• _What the task requires_: Reproduce each line bearing the word "from".

## Start Available data

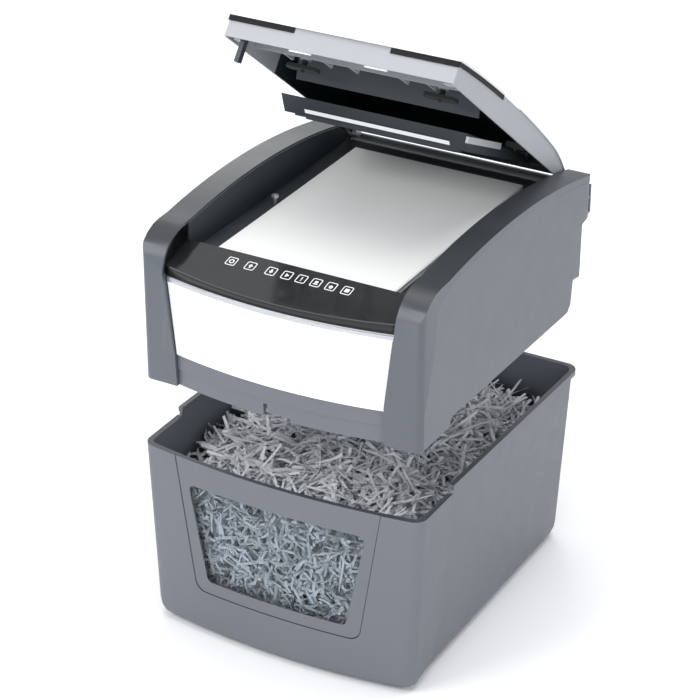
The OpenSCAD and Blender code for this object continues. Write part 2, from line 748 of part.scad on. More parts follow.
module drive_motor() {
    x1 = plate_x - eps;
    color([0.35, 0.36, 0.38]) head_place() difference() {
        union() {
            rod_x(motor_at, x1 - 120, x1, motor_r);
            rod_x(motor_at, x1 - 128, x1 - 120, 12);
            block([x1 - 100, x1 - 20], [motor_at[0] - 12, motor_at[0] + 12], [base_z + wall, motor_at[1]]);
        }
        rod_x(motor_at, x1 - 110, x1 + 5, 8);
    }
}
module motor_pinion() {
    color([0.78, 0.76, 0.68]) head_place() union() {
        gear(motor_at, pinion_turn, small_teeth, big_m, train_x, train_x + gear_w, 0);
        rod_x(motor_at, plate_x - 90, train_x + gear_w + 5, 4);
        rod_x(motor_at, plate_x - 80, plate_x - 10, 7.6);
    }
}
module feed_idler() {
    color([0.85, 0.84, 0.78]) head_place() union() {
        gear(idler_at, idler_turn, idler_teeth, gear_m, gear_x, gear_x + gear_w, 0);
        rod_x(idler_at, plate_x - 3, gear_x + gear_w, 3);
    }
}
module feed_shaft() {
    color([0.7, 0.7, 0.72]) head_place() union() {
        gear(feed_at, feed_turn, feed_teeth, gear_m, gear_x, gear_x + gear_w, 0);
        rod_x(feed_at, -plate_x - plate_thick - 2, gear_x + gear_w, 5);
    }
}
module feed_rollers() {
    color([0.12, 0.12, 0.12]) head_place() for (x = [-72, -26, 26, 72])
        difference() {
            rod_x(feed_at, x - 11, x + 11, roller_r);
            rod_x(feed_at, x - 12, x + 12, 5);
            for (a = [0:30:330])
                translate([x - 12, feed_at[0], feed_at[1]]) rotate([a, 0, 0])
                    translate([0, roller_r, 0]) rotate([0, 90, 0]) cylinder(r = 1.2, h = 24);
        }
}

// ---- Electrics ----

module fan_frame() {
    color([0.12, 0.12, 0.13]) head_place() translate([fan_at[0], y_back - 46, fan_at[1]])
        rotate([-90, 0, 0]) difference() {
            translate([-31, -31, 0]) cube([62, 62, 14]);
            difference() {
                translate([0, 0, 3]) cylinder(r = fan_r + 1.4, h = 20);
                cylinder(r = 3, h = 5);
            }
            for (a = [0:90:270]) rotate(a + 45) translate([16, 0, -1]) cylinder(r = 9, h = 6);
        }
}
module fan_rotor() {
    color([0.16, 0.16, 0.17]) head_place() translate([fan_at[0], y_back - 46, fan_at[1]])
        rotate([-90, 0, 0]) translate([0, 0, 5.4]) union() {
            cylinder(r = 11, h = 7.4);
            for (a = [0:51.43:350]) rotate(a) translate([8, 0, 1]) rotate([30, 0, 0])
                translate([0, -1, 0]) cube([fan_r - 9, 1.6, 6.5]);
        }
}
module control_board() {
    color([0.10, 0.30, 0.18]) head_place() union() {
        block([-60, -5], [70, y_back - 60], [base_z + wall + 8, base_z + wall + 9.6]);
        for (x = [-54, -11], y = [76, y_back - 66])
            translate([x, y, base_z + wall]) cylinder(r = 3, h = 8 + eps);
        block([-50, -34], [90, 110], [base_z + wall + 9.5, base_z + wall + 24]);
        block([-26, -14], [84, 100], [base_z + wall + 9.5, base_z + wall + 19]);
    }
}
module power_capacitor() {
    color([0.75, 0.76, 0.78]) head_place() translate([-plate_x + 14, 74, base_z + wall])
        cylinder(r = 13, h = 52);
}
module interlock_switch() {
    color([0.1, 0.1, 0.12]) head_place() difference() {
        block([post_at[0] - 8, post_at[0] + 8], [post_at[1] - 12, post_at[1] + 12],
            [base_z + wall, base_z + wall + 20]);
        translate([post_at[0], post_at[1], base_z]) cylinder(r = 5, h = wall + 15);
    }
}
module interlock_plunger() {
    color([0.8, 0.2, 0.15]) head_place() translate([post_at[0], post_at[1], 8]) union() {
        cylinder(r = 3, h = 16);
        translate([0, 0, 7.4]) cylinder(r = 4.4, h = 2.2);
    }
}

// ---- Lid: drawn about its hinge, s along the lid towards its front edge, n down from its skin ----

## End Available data

• _Completed exercise_:
The OpenSCAD and Blender code for this object continues. Write part 2, from line 748 of part.scad on. More parts follow.
// ---- Lid: drawn about its hinge, s along the lid towards its front edge, n down from its skin ----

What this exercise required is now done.